BY: OYINDA SALAKO
As a born and bred NorCal girl, the transition to Los Angeles in high school was a definite culture shock. It's been about eight years, and I've finally gotten used to this city and its traffic. But there was something missing – my NorCal feels.
I was born and raised in Sacramento, Calif. – this state's beautiful capital. But it wasn't until now that I finally visited San Francisco – the Bay Area's finest. My friend decided to celebrate her birthday with a destination trip to SF. It was a small, knit group of three that set out to adventure the next global dig, Golden Gate Bridge's city.
The first day we explored Chinatown and the downtown area, ending up at the Westfield San Francisco Centre. We got lunch at Chipotle, where the food was $1 more and I wasn't even getting guacamole). Packed with museums, the downtown area had a great atmosphere of city living without the high-stressed speed. It's one of the most relaxed downtowns I've experienced. But this vibe is completely due to the people. They are literally calm, cool and collected. It was easy to strike up a conversation. Being on the shyer side of "social constructs," I can easily keep to myself and live in my own world, complete with my life's soundtrack. But up in SF, I felt on the same page as everyone. Maybe it's because I'm a NorCal girl at heart and “hella” best describes anything I'm trying to explain. There was a medium there between NorCal and SoCal – a medium that made sense to me.
When traveling to a city, it's easy to be a tourist, but we wanted to go beyond that and feel like we actually lived there. So, the best way to get to know a new place is to explore its neighborhoods. From our hotel in South San Francisco, we figured out the bus route and rode for an hour into downtown. Here in LA, I used to ride the bus ALL THE TIME – from South Bay to Long Beach, Downtown LA or Pasadena. There's always an interesting story that generates from riding the bus. For us, it was the amount of Walgreens we passed. It's like SF runs on Walgreens. It was our new punch buggy game – I mean that's outdated anyway, right? So, every Walgreens we passed, we yelled "Walgreens!" and punched each other.

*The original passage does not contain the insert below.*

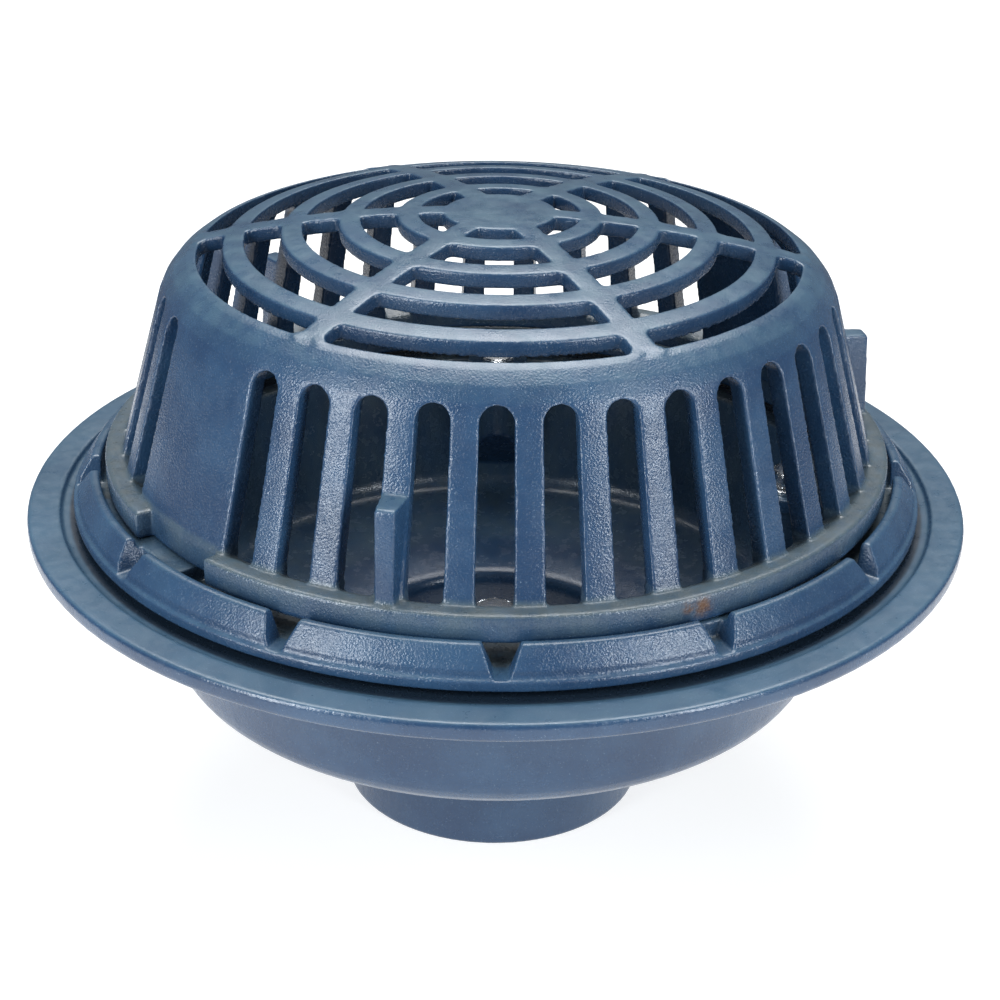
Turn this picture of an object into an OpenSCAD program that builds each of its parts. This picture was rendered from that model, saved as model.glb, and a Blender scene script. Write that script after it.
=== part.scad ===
// Flat roof drain: a cast bowl with a flashing clamp bolted into its mouth and a
// dome strainer that stands in the clamp and lifts out.
// Millimetres, +Z up. The origin is the centre of the outlet's bottom rim, and the
// front of the drain faces -Y. Bearings count from the front towards +X.

/* [Outlet] */
// Outside diameter of the outlet spigot
outlet_dia = 130; // [100:0.5:160]
// Wall of the outlet spigot
outlet_wall = 7.3; // [5:0.1:10]
// Length of the spigot, rim to bowl
outlet_len = 58; // [40:1:90]
// Fillet between the spigot and the bowl
outlet_fillet = 6; // [3:1:10]

/* [Bowl] */
// Inside diameter of the bowl's mouth
bowl_dia = 286; // [236:1:346]
// Depth from the flange's top to the outlet's mouth
bowl_depth = 75; // [62:1:100]
// Wall of the bowl
bowl_wall = 7; // [5.5:0.5:9]
// Floor of the bowl, measured upright at the outlet
bowl_floor = 8; // [6:0.5:10]
// Fall of the floor from the wall to the outlet
floor_fall = 10; // [6:1:20]
// Lean of the wall, in degrees
bowl_lean = 8.5; // [3:0.5:12]
// Radius inside, where the wall turns into the floor
bowl_turn = 9; // [6:1:14]

/* [Flange] */
// How far the flange stands out from the mouth
flange_width = 52.25; // [43:0.25:70]
// Thickness of the flange
flange_thick = 8; // [6:0.5:11]
// Fillet under the flange
flange_fillet = 8; // [4:1:12]
// Depth of the recess that the clamp stands in
recess_depth = 2.2; // [1:0.1:3]
// How far the recess reaches past the clamp
recess_reach = 5.6; // [2:0.1:8]

/* [Clamp bolts] */
// Diameter of the bolt
bolt_dia = 9.5; // [8:0.5:12]
// Width of the hexagon head across its flats
head_flats = 14.3; // [12:0.1:17.5]
// Height of the head
head_h = 6.5; // [5:0.5:8]
// Outside diameter of the washer
washer_dia = 20; // [17:0.5:24]
// Thickness of the washer
washer_thick = 2; // [1.5:0.5:3]
// Length of thread in the boss
bolt_grip = 18; // [14:1:24]
// Distance from the mouth's edge in to the bolt circle
bolt_inset = 18.5; // [17:0.5:26]
// Wall of the boss round its thread
boss_wall = 5; // [4:0.5:8]

/* [Flashing clamp] */
// Gap for the roof membrane under the clamp
membrane_gap = 3.4; // [2:0.1:5]
// Thickness of the clamp's base
clamp_base = 4.6; // [3:0.1:6]
// Width of land between the mouth and the clamp
mouth_land = 7; // [4:0.5:12]
// Height of the clamp's wall above its base
clamp_wall_h = 10.6; // [8:0.1:16]
// Thickness of the wall at its top edge
clamp_edge = 3.6; // [3:0.1:5]
// How far the wall's outside spreads from top to bottom
clamp_spread = 7.7; // [4:0.1:12]
// Height of the lip round the outside
lip_h = 4.2; // [2:0.1:4.5]
// Number of weir notches
notch_count = 13; // [6:1:16]
// Bearing of one notch
notch_bearing = 0.9; // [0:0.1:27]
// Width of a notch at the wall's top
notch_top = 14; // [8:0.5:20]
// Width of a notch at its foot
notch_foot = 5.5; // [3:0.5:8]
// Thickness of a bolt lug
lug_thick = 6; // [5:0.5:9]
// Drop from the flange's top to the lug's top
lug_drop = 1.2; // [1:0.1:8]
// Width of a lug
lug_width = 28; // [26:1:36]

/* [Dome seats] */
// Number of seats that carry the dome
seat_count = 4; // [3:1:6]
// Height of a seat above the clamp's base
seat_h = 6.6; // [4:0.1:8]
// Angle that each seat spans
seat_span = 26; // [10:1:40]
// Bearing of the first seat's middle
seat_bearing = 30; // [20:1:60]

/* [Dome foot] */
// Width of the foot's underside
foot_width = 14.7; // [12:0.1:20]
// Height of the foot
foot_h = 11.2; // [8:0.1:16]
// How far the foot stands out from the wall
foot_lip = 7.3; // [5:0.1:11]
// Number of gaps in the foot
foot_gaps = 2; // [1:1:3]
// Bearing of the first gap's middle
gap_bearing = -50; // [-90:1:90]
// Angle that a gap spans
gap_span = 16.8; // [8:0.1:24]

/* [Dome wall] */
// Height of the dome, foot to crown
dome_h = 106.7; // [90:0.1:130]
// Wall of the dome
dome_wall = 7.8; // [6:0.1:10]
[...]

It was not that intense, but I'm happy to say I don't have any bruises. That day we took the bus and walked everywhere, ending up at the Full House location where we did the opening song credits justice by posing for our two seconds of smiles like we were part of the cast.
Our last day there was Friday, Inauguration Day. We took an uber from the south side to the Golden Gate Bridge. On our way, we had one of the greatest Uber drivers I've ever had – which is saying a lot because I've had some awesome ones… like the one that created his own beats and rapped in the car while he drove. So, we started up a conversation with this SF Uber driver about how we were from LA and we're spending the week up in SF for travel. Turns out, he was from LA. He'd lived in West Hollywood and used to travel between New York and LA for work but felt like there was something missing. He called it community realness; a distinct difference in the way of life, wherein the bay, the good vibes kept a balance with all the aspects of city living and its inhabitants, regardless of your job title. Originally from the south, he was able to find a home in SF similar to the good-naturedness of his southern culture.
Since it was Inauguration Day, moods were all over the place (but Michelle Obama's face said it for all of us). There was an anti-bullying march on the bridge, with many walking the stretch in purple clothing and purple ponchos. Our Uber driver, being the cool guy that he is, honked showing support. It was incredible to see first-hand the marches already taking place, making sure we all know where the stance is in beliefs of rights for all people.
Seeing the bridge for the first time was honestly one of the coolest moments of my life. That bridge was absolutely stunning, and the view of the bay – not much else to say about it. Beautiful. We drove to the end, said goodbye to our new friend, took some pictures and then decided to walk the bridge back. About a fourth of the way through, it started to sprinkle, and in two minutes, there was rain and the wind picked up. Then there was a full-on shower, and it felt like we had Beyoncé's fan on us. We were freezing, and our glasses looked like underwater goggles, but we were halfway so it didn't make sense to turn around now. By the time we got to the other side, we were beyond drenched, but mission accomplished.
It was time to leave, and I really didn't want to go. I know I'll be back, which is how I feel about every place I visit. It's never the last time. Digging globally is an endless adventure – the best thing about it. There's always more to do, see, feel and explore. And the only way to travel correctly is to do all of the above multiple times. So, yes, SF, I will be back one day for good so I can live in one of those compact Victorian houses and the bay can be my new home base.